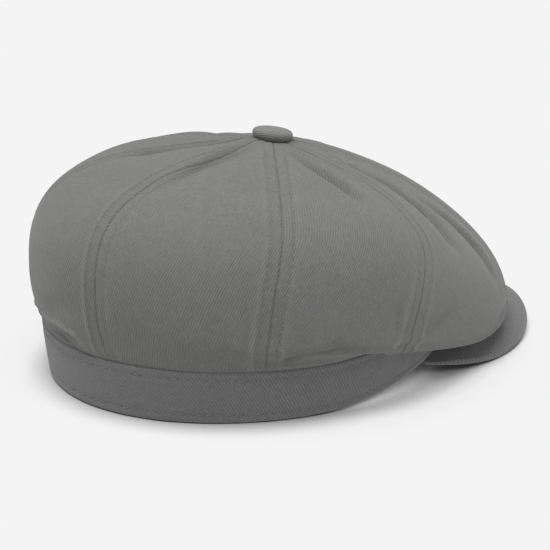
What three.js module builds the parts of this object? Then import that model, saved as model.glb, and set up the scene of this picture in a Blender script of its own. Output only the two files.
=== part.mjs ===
// Flat cap of eight cloth panels with a covered button, a standing head band and a stiff peak.
//
// Millimetres, +Z up, standing on z = 0. The peak points along -Y and the wearer's left side is +X.
// The middle of the cap's own bounding box lies over the origin, so the cap stands at its origin.
// Angles round the cap are in degrees from the front: 90 is the wearer's right, 180 the back.
import * as THREE from 'three';

// Head band
const HEAD_LENGTH = 200; // outside length of the band's foot, front to back
const HEAD_WIDTH = 170; // outside width of the band's foot
const BAND_HEIGHT = 26.3; // foot to crown seam
const BAND_WALL = 2.6; // doubled cloth
const BAND_LEAN_ENDS = 2.2; // how far the top leans out at front and back
const BAND_LEAN_SIDES = 7.1; // how far the top leans out at the sides
const FRONT_LIFT = 17.7; // how far the band's foot rises over the peak at the front
const LIFT_REACH = 104.5; // angle where the foot has come down to the surface

// Crown
const CROWN_TOP = 106.6; // height of the point where the panels meet
const CROWN_SHIFT = 12.2; // how far that point lies ahead of the band's middle
const CROWN_OVERHANG = 35; // how far the fullest line stands out over the band at the front
const CROWN_DROOP = 10.6; // how far the cloth pulls straight down from the widest line in front
const PANEL_WALL = 1.5; // cloth with its seam allowance
const PANEL_TIP = 2.5; // radius of the small round where the eight tips meet
const SEAM_DIP = 1.1; // depth of the hollow along each seam
const SEAM_DIP_WIDTH = 9; // half width of that hollow
const FOLD_DEPTH = 3.4; // depth of the deepest fold
const FOLD_SPREAD = 12; // half width of the widest fold

// Peak
const PEAK_LENGTH = 56.5; // from the band's foot forward to the rim
const PEAK_TEMPLE = 53; // angle where each end of the peak runs under the band
const PEAK_THICK = 3.2; // board and two layers of cloth
const PEAK_END_THICK = 1.5; // at its two ends, where the board stops and the cloth is sewn flat
const PEAK_BELLY = 1.13; // how much the rim swings out between the ends and the front
const PEAK_CREST = 5.5; // how far the middle of the rim stands over its resting sides
const PEAK_ARCH = 1; // how far the top of the peak bulges over a straight slope
const PEAK_REST = 72; // turn round the rim, from the front, where the crest has come down
const PEAK_CLIMB = 60; // turn where the rim starts to climb to the band's foot
const PEAK_TAPER = 72; // turn where the peak starts to grow thinner

// Button
const BUTTON_RADIUS = 9.7;
const BUTTON_EDGE = 2; // height of the upright edge
const BUTTON_DOME = 2.2; // rise of the dome over the edge
const BUTTON_NOD = 8; // degrees that the button leans to the front

// Clearance between pieces that are sewn together
const SEAM_GAP = 0.35;

// Sections of the crown by angle from the front. overhang is a share of CROWN_OVERHANG and rise a
// share of the height from the band's foot to CROWN_TOP: together they place the widest line. droop is
// a share of CROWN_DROOP and curl a share of BAND_HEIGHT: how far the cloth dips on its way from the
// widest line and, below zero, how far it comes up from under the band's top.
const crownSections = [
  { angle: 0, overhang: 1, rise: 0, droop: 1, curl: -0.8 },
  { angle: 45, overhang: 0.55, rise: 0.08, droop: 0.7, curl: -0.9 },
  { angle: 90, overhang: 0.3, rise: 0.32, droop: 0.7, curl: 0.1 },
  { angle: 135, overhang: 0.15, rise: 0.42, droop: 0.85, curl: 0.3 },
  { angle: 180, overhang: 0.15, rise: 0.56, droop: 1.1, curl: 0.1 },
];

// Shape of each section. slope is the fall beside the button in degrees, crest and shoulder say how
// full the cloth is before and at the widest line, and tuck, a share of the overhang, how late it
// turns in to the band.
const crownProfiles = [
  { angle: 0, slope: 8, crest: 0.5, shoulder: 0.35, tuck: 0.25 },
  { angle: 90, slope: 7.5, crest: 0.7, shoulder: 0.85, tuck: 0.25 },
  { angle: 180, slope: -1, crest: 0.65, shoulder: 0.85, tuck: 0.25 },
];

// Seams on the wearer's right, front to back: the angle at which each leaves the button, the angle it
// has come to under the widest line and the angle at which it reaches the band. The left side mirrors
// them. A seam turns from the first angle to the second over the stretch of the crown in SEAM_TURN,
// with 0 at the button, 1 at the widest line and 2 at the band.
const seams = [
  { leaves: 25, under: 25, lands: 23 },
  { leaves: 70, under: 84, lands: 81 },
  { leaves: 117, under: 121, lands: 115 },
  { leaves: 162, under: 161, lands: 157 },
];
const SEAM_TURN = { from: 0.6, to: 1.1 };
const SEAM_DIP_FADE = { start: 0.25, from: 0.9, to: 1.4 }; // where the hollow along a seam fades in and out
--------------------
• _AIM_: Each line of the material should be echoed exactly.

• _SOLVED EXERCISE_:
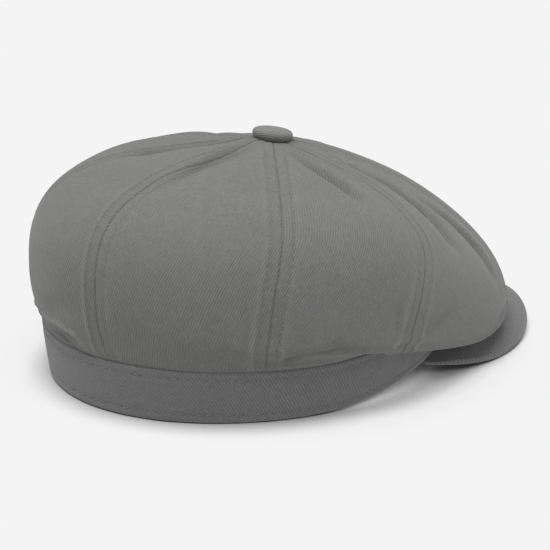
What three.js module builds the parts of this object? Then import that model, saved as model.glb, and set up the scene of this picture in a Blender script of its own. Output only the two files.
=== part.mjs ===
// Flat cap of eight cloth panels with a covered button, a standing head band and a stiff peak.
//
// Millimetres, +Z up, standing on z = 0. The peak points along -Y and the wearer's left side is +X.
// The middle of the cap's own bounding box lies over the origin, so the cap stands at its origin.
// Angles round the cap are in degrees from the front: 90 is the wearer's right, 180 the back.
import * as THREE from 'three';

// Head band
const HEAD_LENGTH = 200; // outside length of the band's foot, front to back
const HEAD_WIDTH = 170; // outside width of the band's foot
const BAND_HEIGHT = 26.3; // foot to crown seam
const BAND_WALL = 2.6; // doubled cloth
const BAND_LEAN_ENDS = 2.2; // how far the top leans out at front and back
const BAND_LEAN_SIDES = 7.1; // how far the top leans out at the sides
const FRONT_LIFT = 17.7; // how far the band's foot rises over the peak at the front
const LIFT_REACH = 104.5; // angle where the foot has come down to the surface

// Crown
const CROWN_TOP = 106.6; // height of the point where the panels meet
const CROWN_SHIFT = 12.2; // how far that point lies ahead of the band's middle
const CROWN_OVERHANG = 35; // how far the fullest line stands out over the band at the front
const CROWN_DROOP = 10.6; // how far the cloth pulls straight down from the widest line in front
const PANEL_WALL = 1.5; // cloth with its seam allowance
const PANEL_TIP = 2.5; // radius of the small round where the eight tips meet
const SEAM_DIP = 1.1; // depth of the hollow along each seam
const SEAM_DIP_WIDTH = 9; // half width of that hollow
const FOLD_DEPTH = 3.4; // depth of the deepest fold
const FOLD_SPREAD = 12; // half width of the widest fold

// Peak
const PEAK_LENGTH = 56.5; // from the band's foot forward to the rim
const PEAK_TEMPLE = 53; // angle where each end of the peak runs under the band
const PEAK_THICK = 3.2; // board and two layers of cloth
const PEAK_END_THICK = 1.5; // at its two ends, where the board stops and the cloth is sewn flat
const PEAK_BELLY = 1.13; // how much the rim swings out between the ends and the front
const PEAK_CREST = 5.5; // how far the middle of the rim stands over its resting sides
const PEAK_ARCH = 1; // how far the top of the peak bulges over a straight slope
const PEAK_REST = 72; // turn round the rim, from the front, where the crest has come down
const PEAK_CLIMB = 60; // turn where the rim starts to climb to the band's foot
const PEAK_TAPER = 72; // turn where the peak starts to grow thinner

// Button
const BUTTON_RADIUS = 9.7;
const BUTTON_EDGE = 2; // height of the upright edge
const BUTTON_DOME = 2.2; // rise of the dome over the edge
const BUTTON_NOD = 8; // degrees that the button leans to the front

// Clearance between pieces that are sewn together
const SEAM_GAP = 0.35;

// Sections of the crown by angle from the front. overhang is a share of CROWN_OVERHANG and rise a
// share of the height from the band's foot to CROWN_TOP: together they place the widest line. droop is
// a share of CROWN_DROOP and curl a share of BAND_HEIGHT: how far the cloth dips on its way from the
// widest line and, below zero, how far it comes up from under the band's top.
const crownSections = [
  { angle: 0, overhang: 1, rise: 0, droop: 1, curl: -0.8 },
  { angle: 45, overhang: 0.55, rise: 0.08, droop: 0.7, curl: -0.9 },
  { angle: 90, overhang: 0.3, rise: 0.32, droop: 0.7, curl: 0.1 },
  { angle: 135, overhang: 0.15, rise: 0.42, droop: 0.85, curl: 0.3 },
  { angle: 180, overhang: 0.15, rise: 0.56, droop: 1.1, curl: 0.1 },
];

// Shape of each section. slope is the fall beside the button in degrees, crest and shoulder say how
// full the cloth is before and at the widest line, and tuck, a share of the overhang, how late it
// turns in to the band.
const crownProfiles = [
  { angle: 0, slope: 8, crest: 0.5, shoulder: 0.35, tuck: 0.25 },
  { angle: 90, slope: 7.5, crest: 0.7, shoulder: 0.85, tuck: 0.25 },
  { angle: 180, slope: -1, crest: 0.65, shoulder: 0.85, tuck: 0.25 },
];

// Seams on the wearer's right, front to back: the angle at which each leaves the button, the angle it
// has come to under the widest line and the angle at which it reaches the band. The left side mirrors
// them. A seam turns from the first angle to the second over the stretch of the crown in SEAM_TURN,
// with 0 at the button, 1 at the widest line and 2 at the band.
const seams = [
  { leaves: 25, under: 25, lands: 23 },
  { leaves: 70, under: 84, lands: 81 },
  { leaves: 117, under: 121, lands: 115 },
  { leaves: 162, under: 161, lands: 157 },
];
const SEAM_TURN = { from: 0.6, to: 1.1 };
const SEAM_DIP_FADE = { start: 0.25, from: 0.9, to: 1.4 }; // where the hollow along a seam fades in and out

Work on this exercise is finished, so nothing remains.